By the time Elon Musk walked away from DOGE last year, state humanities councils were left with just enough cash to keep them from going under. Then, the Trump administration redirected tens of millions of dollars from the DOGE cuts toward the president’s plans for a triumphal arch and a statuary garden of “American heroes” in Washington, D.C. In the end, Trump’s focus on the nation’s landmark birthday made it harder for local groups across the country to plan their own celebratory projects.

“As the director of Ohio Humanities, I don’t take any sort of position about those particular projects. But what I do think is important is that Americans have access to funding and have access to history and humanities experiences in their own communities,” said Rebecca Brown Asmo, the executive director of Ohio Humanities. “And we’re missing that as a result of now a second year of this funding being held back.”

“These are taxpayer dollars that are intended to go to local communities. And right now, they’re being held back and funneled to projects in Washington, D.C.,” she said.

The state humanities councils find themselves in a situation strikingly similar to the one facing the bipartisan America250 commission created by Congress. When the Trump administration took money Congress originally intended for America250 and redirected it toward Trump’s Freedom 250 pet projects, the America250 commission had to shrink its plans and adapt to a new funding reality.

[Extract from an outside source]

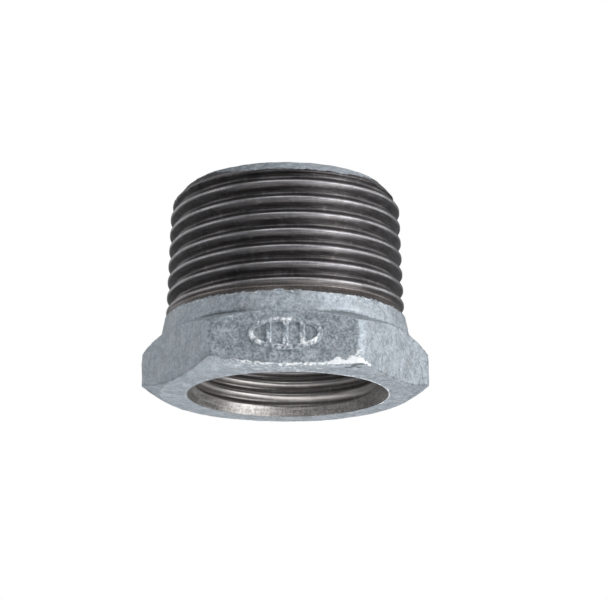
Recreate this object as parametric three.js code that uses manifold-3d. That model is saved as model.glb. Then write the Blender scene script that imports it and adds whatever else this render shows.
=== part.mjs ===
// Hexagon reducing bush, 1 x 3/4: a galvanised malleable-iron fitting that screws into a 1 inch
// female pipe thread and takes a 3/4 inch male pipe thread in its bore.
// Millimetres. Z is the axis. The hexagon's end face is at z = 0 and the male thread points up.
// The real bush is one casting. Its regions are separate closed solids here, parted at flat planes
// across the axis, so that neighbours meet face to face.

import * as THREE from 'three';
import { mergeVertices } from 'three/addons/utils/BufferGeometryUtils.js';
import Module from 'manifold-3d';

// ---- driving dimensions ----

const LENGTH = 29.5;                    // end face to end face
const ACROSS_FLATS = 35.5;
const UPPER_CHAMFER_Z = 5.8;            // where the corner edges meet the upper chamfer
const HEAD_TOP = 8;                     // parting plane between hexagon and collar
const COLLAR_TOP = 10.5;                // parting plane between collar and male thread
const NOSE_START = 27.5;                // parting plane between male thread and nose
const COLLAR_R = { bottom: 17.4, top: 16.95 };
const CORNER_R = 20.25;                 // the corners are slightly blunted
const FACE_R = 17.4;                    // round flat left on the end face by the corner chamfer
const LOWER_CHAMFER_Z = 1.4;
const NOSE_R = 14.3;                    // outer edge of the small end face
const NOSE_SLOPE = 0.87;                // radius that the nose's cone gains for each mm below it

// ISO 7-1 pipe threads, 55 degree form
const FORM_DEPTH = 0.640327;            // depth as a share of the pitch
const CREST_SHARE = 1 / 6;              // flat crest, and the same flat root
const TAPER = 1 / 32;                   // change of radius along the axis
const MALE = { pitch: 25.4 / 11, gaugeR: 33.249 / 2, gaugeFromEnd: 10.4, crestAtFront: 12.02 };
const FEMALE = { pitch: 25.4 / 14, majorR: 26.441 / 2, length: 16, crestAtBack: 2.84 };

const WASHOUT = 2.3;                    // the male thread fades out over this length
const MOUTH_R = 13.95;                  // chamfered mouth of the female thread
const MOUTH_SLOPE = 0.6;                // radius that the mouth's chamfer loses for each mm up
const CORED_R = 11.9;                   // the bore beyond the female thread, left as cast

const MARK = { height: 0.4, centreZ: 4.4, halfWidth: 5, halfHeight: 2.3, rib: 0.6, barPitch: 2.2 };

const ROUND_SEGMENTS = 72;
const TURN_SEGMENTS = 36;               // steps in each turn of a thread
const SPARE = 1;                        // how far a cutting tool runs past what it cuts

const FRONT = -Math.PI / 2;
const BACK = Math.PI / 2;
const APOTHEM = ACROSS_FLATS / 2;

// ---- solids from three.js geometry ----

const wasm = await Module();
wasm.setup();

function toSolid(geometry) {
  const bare = geometry.index ? geometry.toNonIndexed() : geometry;
  bare.deleteAttribute('normal');
  bare.deleteAttribute('uv');
  const merged = mergeVertices(bare, 1e-5);
  return new wasm.Manifold(new wasm.Mesh({
    numProp: 3,
    vertProperties: merged.attributes.position.array,
    triVerts: Uint32Array.from(merged.index.array),
  }));
}

function toGeometry(solid) {
  const mesh = solid.getMesh();
  const geometry = new THREE.BufferGeometry();
  geometry.setAttribute('position', new THREE.BufferAttribute(mesh.vertProperties, 3));
  geometry.setIndex(new THREE.BufferAttribute(mesh.triVerts, 1));
  geometry.computeVertexNormals();
  return geometry;
}

// A solid of revolution about Z. The outline is a list of [radius, z] going up.
function turned(outline) {
  const points = outline.map(([radius, z]) => new THREE.Vector2(radius, z));
  const geometry = new THREE.LatheGeometry(points, ROUND_SEGMENTS);
  geometry.rotateX(Math.PI / 2);        // the lathe turns about Y
  return toSolid(geometry);
}

function slab(bottom, top) {
  const width = 3 * CORNER_R;
  const geometry = new THREE.BoxGeometry(width, width, top - bottom);
  geometry.translate(0, 0, (bottom + top) / 2);
  return toSolid(geometry);
}

function prism(shape, height) {
  return new THREE.ExtrudeGeometry(shape, { depth: height, bevelEnabled: false });
}

// ---- threads ----

const formDepth = (thread) => FORM_DEPTH * thread.pitch;
const crestRadius = (z) => MALE.gaugeR + (LENGTH - MALE.gaugeFromEnd - z) * TAPER;
const rootRadius = (z) => crestRadius(z) - formDepth(MALE);
const femaleMinorR = FEMALE.majorR - formDepth(FEMALE);

// One turn's band of a thread, as columns of [height as a share of the pitch, radius there]. It runs
// from the end of one root flat to the start of the next, past the crest in its middle.
function threadColumns(crestR, rootR) {
  const half = CREST_SHARE / 2;
  return [[half - 0.5, rootR], [-half, crestR], [half, crestR], [0.5 - half, rootR]];
}

// The triangles that close one end of a threaded rod, from a point on its axis to the helical rim.
function endFan(at, columns, start, hub, facesUp) {
  const rim = [];
  for (let step = 0; step <= TURN_SEGMENTS; step++) rim.push(at(start + step, 0));
  for (let column = columns - 1; column > 0; column--) rim.push(at(start, column));
  return rim.flatMap((here, i) => {
    const next = rim[(i + 1) % rim.length];
    return facesUp ? [hub, here, next] : [hub, next, here];
  });
}

// A solid rod with a right-handed thread, from a little below bottom to a little above top. Its
// crest passes height crestZ at crestAngle, and each turn's band joins the next one's.
function threadedRod(pitch, crestZ, crestAngle, bottom, top, crestR, rootR) {
  const columns = threadColumns(crestR, rootR);
  const firstTurn = Math.floor((bottom - crestZ) / pitch) - 1;
  const turns = Math.ceil((top - crestZ) / pitch) + 1 - firstTurn;
  const steps = turns * TURN_SEGMENTS;
  const height = (step) => crestZ + pitch * (firstTurn + step / TURN_SEGMENTS);
  const vertices = [];
  for (let step = 0; step <= steps + TURN_SEGMENTS; step++) {
    const angle = crestAngle + 2 * Math.PI * step / TURN_SEGMENTS;
    for (const [share, radiusAt] of columns) {
      const z = height(step) + pitch * share;
      vertices.push(radiusAt(z) * Math.cos(angle), radiusAt(z) * Math.sin(angle), z);
    }
  }
  // A column past the last is the first column of the band one turn up.
  const size = columns.length;
  const at = (step, column) => (column < size ? step * size + column : (step + TURN_SEGMENTS) * size);
  const faces = [];
  for (let step = 0; step < steps; step++) {
    for (let column = 0; column < size; column++) {
      const [a, b] = [at(step, column), at(step + 1, column)];
      const [c, d] = [at(step, column + 1), at(step + 1, column + 1)];
      faces.push(a, b, c, c, b, d);
    }
  }
  const hub = vertices.length / 3;
  vertices.push(0, 0, height(0), 0, 0, height(steps));
  faces.push(...endFan(at, size, 0, hub, false), ...endFan(at, size, steps, hub + 1, true));
  const geometry = new THREE.BufferGeometry();
  geometry.setAttribute('position', new THREE.Float32BufferAttribute(vertices, 3));
  geometry.setIndex(faces);
  return toSolid(geometry);
}

// ---- the casting ----

function hexagonShape() {
  const radius = APOTHEM / Math.cos(Math.PI / 6);
  const corners = [];
  for (let corner = 0; corner < 6; corner++) {
    const angle = corner * Math.PI / 3;
    corners.push(new THREE.Vector2(radius * Math.cos(angle), radius * Math.sin(angle)));
  }
  return new THREE.Shape(corners);
}

// The hexagon, with its corners turned back at both ends and slightly blunted.
function headBlank() {
  const envelope = turned([
    [0, 0], [FACE_R, 0], [CORNER_R, LOWER_CHAMFER_Z], [CORNER_R, UPPER_CHAMFER_Z],
    [COLLAR_R.bottom, HEAD_TOP], [0, HEAD_TOP],
  ]);
  return toSolid(prism(hexagonShape(), HEAD_TOP)).intersect(envelope);
}

// Plain collar, and the cone on which the male thread fades out.
function collarBlank() {
  const fadeEnd = COLLAR_TOP + WASHOUT;
  return turned([
    [0, HEAD_TOP], [COLLAR_R.bottom, HEAD_TOP], [COLLAR_R.top, COLLAR_TOP],
    [rootRadius(fadeEnd), fadeEnd], [0, fadeEnd],
  ]);
}

// The male thread, with its crests turned down to the root at the small end.
function shank() {
  const { pitch, crestAtFront } = MALE;
  const sleeveR = crestRadius(COLLAR_TOP) + SPARE;
  const coneStart = LENGTH - (sleeveR - NOSE_R) / NOSE_SLOPE;
  const envelope = turned([
    [0, COLLAR_TOP], [sleeveR, COLLAR_TOP], [sleeveR, coneStart], [NOSE_R, LENGTH], [0, LENGTH],
  ]);
  const rod = threadedRod(pitch, crestAtFront, FRONT, COLLAR_TOP, LENGTH, crestRadius, rootRadius);
  return rod.intersect(envelope);
}

// The tap: its crests cut the roots of the female thread, and it fades out at the far end.
function tap() {
  const { pitch, majorR, length, crestAtBack } = FEMALE;
  const envelope = turned([
    [0, -SPARE / 2], [majorR, -SPARE / 2], [majorR, length], [CORED_R, length + WASHOUT],
    [0, length + WASHOUT],
  ]);
  const cutZ = crestAtBack + pitch / 2;
  const rod = threadedRod(pitch, cutZ, BACK, 0, length + WASHOUT, () => majorR, () => femaleMinorR);
  return rod.intersect(envelope);
}

// All that is taken out of the bore: the mouth's chamfer, the cored hole and the tapped thread.
function boreTool() {
  const chamfer = (MOUTH_R - femaleMinorR) / MOUTH_SLOPE;
  const hole = turned([
    [0, -SPARE], [MOUTH_R + MOUTH_SLOPE * SPARE, -SPARE], [femaleMinorR, chamfer], [CORED_R, chamfer],
    [CORED_R, LENGTH + SPARE], [0, LENGTH + SPARE],
  ]);
  return hole.add(tap());
}

function casting() {
  return headBlank().add(collarBlank()).add(shank()).subtract(boreTool());
}

// ---- the mark: an oval ring with three upright bars, raised on the front flat ----

function oval(halfWidth, halfHeight) {
  const shape = new THREE.Shape();
  shape.absellipse(0, 0, halfWidth, halfHeight, 0, 2 * Math.PI, false, 0);
  return shape;
}

// Turns a piece drawn in the XY plane up onto the front flat, standing out from it.
function onFrontFlat(geometry) {
  geometry.rotateX(Math.PI / 2);
  geometry.translate(0, -APOTHEM, MARK.centreZ);
  return toSolid(geometry);
}

function markSolid() {
  const { height, halfWidth, halfHeight, rib, barPitch } = MARK;
  const ring = oval(halfWidth, halfHeight);
  ring.holes.push(oval(halfWidth - rib, halfHeight - rib));
  let mark = onFrontFlat(prism(ring, height));
  for (const place of [-1, 0, 1]) {
    const x = place * barPitch;
    const reach = halfHeight * Math.sqrt(1 - (x / halfWidth) ** 2) - rib / 2;
    const bar = new THREE.BoxGeometry(rib, 2 * reach, height);
    bar.translate(x, 0, height / 2);
    mark = mark.add(onFrontFlat(bar));
  }
  return mark;
}

// ---- named regions ----

const ZINC = { color: 0x9aa3a8, roughness: 0.6, metalness: 0.8 };
const CUT_IRON = { color: 0x4a4644, roughness: 0.4, metalness: 0.9 };

const body = casting();
const regions = [
  ['hex_head', body.intersect(slab(-SPARE, HEAD_TOP)), ZINC],
  ['collar', body.intersect(slab(HEAD_TOP, COLLAR_TOP)), ZINC],
  ['threaded_shank', body.intersect(slab(COLLAR_TOP, NOSE_START)), CUT_IRON],
  ['nose_ring', body.intersect(slab(NOSE_START, LENGTH + SPARE)), ZINC],
  ['foundry_mark', markSolid(), ZINC],
];

const bush = new THREE.Group();
for (const [name, solid, look] of regions) {
  const mesh = new THREE.Mesh(toGeometry(solid), new THREE.MeshStandardMaterial(look));
  mesh.name = name;
  bush.add(mesh);
}

export default bush;
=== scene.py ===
"""A galvanised hexagon reducing bush, as fine meshes round its CAD frame.

The bush is one casting. Each CAD region is replaced by a fine mesh of the same region: a cast zinc
skin that a die and a tap have cut through, so that bare threads meet the skin at a ragged line.
Lengths are in millimetres until a mesh is made, angles in radians, and Z is the bush's axis.
"""

import math

import bpy
import numpy as np
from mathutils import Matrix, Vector


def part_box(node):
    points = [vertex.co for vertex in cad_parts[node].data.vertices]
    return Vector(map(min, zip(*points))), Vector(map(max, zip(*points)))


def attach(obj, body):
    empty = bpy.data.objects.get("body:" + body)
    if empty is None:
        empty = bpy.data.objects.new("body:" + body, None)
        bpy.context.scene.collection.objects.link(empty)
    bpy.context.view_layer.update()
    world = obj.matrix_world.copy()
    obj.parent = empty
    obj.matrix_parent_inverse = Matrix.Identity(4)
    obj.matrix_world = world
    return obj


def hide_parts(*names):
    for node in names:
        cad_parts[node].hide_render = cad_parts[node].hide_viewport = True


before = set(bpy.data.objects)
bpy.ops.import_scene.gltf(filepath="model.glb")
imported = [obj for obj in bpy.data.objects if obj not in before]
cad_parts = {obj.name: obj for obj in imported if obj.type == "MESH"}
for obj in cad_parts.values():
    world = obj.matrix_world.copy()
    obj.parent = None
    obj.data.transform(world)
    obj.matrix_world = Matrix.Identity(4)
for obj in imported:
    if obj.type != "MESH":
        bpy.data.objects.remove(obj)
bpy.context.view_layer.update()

MM = 0.001
TURN = 2 * math.pi
FRONT = -math.pi / 2
BACK = math.pi / 2


def top_of(node):
    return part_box(node)[1].z / MM


# ---- driving dimensions, from the frame where it holds them ----

HEAD_TOP = top_of("hex_head")
COLLAR_TOP = top_of("collar")
NOSE_START = top_of("threaded_shank")
LENGTH = top_of("nose_ring")
CORNER_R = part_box("hex_head")[1].x / MM
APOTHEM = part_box("hex_head")[1].y / MM

FACE_R = 17.4                  # round flat that the corner chamfer leaves on the end face
LOWER_CHAMFER_Z = 1.4
UPPER_CHAMFER_Z = 5.8
UPPER_CHAMFER_RISE = 0.7       # the upper chamfer is shallower towards the front and back
COLLAR_BOTTOM_R = 17.4
COLLAR_TOP_R = 16.95
NOSE_R = 14.3
CREASE_Z = 7.65                # where the collar rises out of the head
CREASE_DEPTH = 0.2
NOSE_SLOPE = 0.87              # radius that the nose's cone gains for each mm below it
NOSE_EDGE = 0.12               # height of the small edge between the nose's cone and its end
NOSE_LIP = 0.35                # the bore's edge in the small end is rounded down by this much
MOUTH_R = 13.95
MOUTH_SLOPE = 0.6              # radius that the mouth's chamfer loses for each mm up
WORN_AT = -math.pi / 3         # the corner whose lower end is rubbed white
SCAR_AT = FRONT - 0.2          # a faint scar runs up across the male thread here
CHATTER_COUNT = 90             # small waves that the die left round the nose
NOSE_SKIN = 1.45               # height of the zinc that the die left on the nose's cone
NOSE_SKIN_LOST = 1.3           # how much of it is scuffed off at the two sides
NOSE_REACH = 4.0               # the nose's own marks stay within this height of its end
MOUTH_SHIFT = (0.4, -0.25)     # the core that made the mouth sat a little off the axis
CORED_R = 11.9                 # the bore beyond the female thread, left as cast
BLANK_SPARE = 0.1              # the round blank is this much larger than the corners
SIDE_CORNER_CUT = 0.2          # and this much smaller again at the two side corners
WASHOUT = 2.3                  # length over which a thread fades out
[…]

The critical difference between the two situations? While America250 is now asking Congress for more money to fill a funding shortfall, Congress has already responded to last year’s DOGE cuts by funding state humanities councils at their normal levels for the 2026 fiscal year.

The Trump administration just hasn’t dispersed those funds. As of June, the administration has only given the councils less than half of what Congress appropriated — and told them not to expect the rest, council leaders told NOTUS.

Now with the 250th anniversary just days away, the councils have been unable to fund anniversary projects. The Federation of State Humanities Councils, after a year of litigation against the Trump administration, just asked a federal judge in Oregon to declare that Trump is in violation of basic constitutional separation of powers rules by refusing to fully distribute what Congress intended.

Meanwhile,Trump’s plans for the redirected humanities funding have only grown more extravagant, expensive and time-consuming. In some cases, his projects haven’t even started.

No organization has publicly received public dollars to build statues for the “Garden of American Heroes,” a NOTUS review of federal spending and financial-assistance databases found. Several statue projects were supposed to start in October of last year and wrap up in time for the semiquincentennial.

The National Endowment for the Humanities did not respond to a request for comment. The Trump administration’s budget request for the next fiscal year claims that some grants for statues were awarded in 2026 and that more will be awarded in 2027. The White House did not respond to a request for comment.

At the local level, projects of a much smaller — and less glitzy — scale have been put on ice.

“There’s not really a lot of cultural infrastructure in West Virginia. Where most of the cultural work is done is in regional centers, community centers, small museums, county historical associations. So the people who really got hurt were those small organizations across the state,” said Eric Waggoner, the head of the West Virginia Humanities Council.

The West Virginia council had planned to set aside 250th project funding for organizations of every size, from small regional museums to local libraries to West Virginia University.

“I’m sad to say we had to scrap it,” Waggoner said. “Since we’re the only organization that does this kind of grant-making in West Virginia, without us, there’s really not much.”

Congress created the humanities councils around the time of the American bicentennial in the 1970s, as one piece of the larger National Endowment for the Humanities. While the national-level NEH funds bigger civics, history and philosophy projects, the state-level councils were designed to distribute federal money to smaller-scale efforts.

“Ninety percent of our grantees tell us that we are the only place they could have gone for funding,” said Chuck Holmes, the executive director of the Alabama Humanities Alliance.

While both the state of Alabama and private donors are distributing money for Fourth of July celebrations in a range of communities, Holmes worries that very little funding has been directed toward the “deep-dive discussions about democracy and history” that he had hoped to be able to foster this year.

The Trump administration’s federal-level NEH is still funding 84 semiquincentennial projects across the country, costing $75 million. Those funds are both separate from what state councils are supposed to receive and are for significantly larger projects than any of the local community work, multiple community and state leaders told NOTUS.

And the competition for that money is steep. “Anybody and everybody” is asking the same question, Cyders said: “How do we get funding for anything related to July 4?”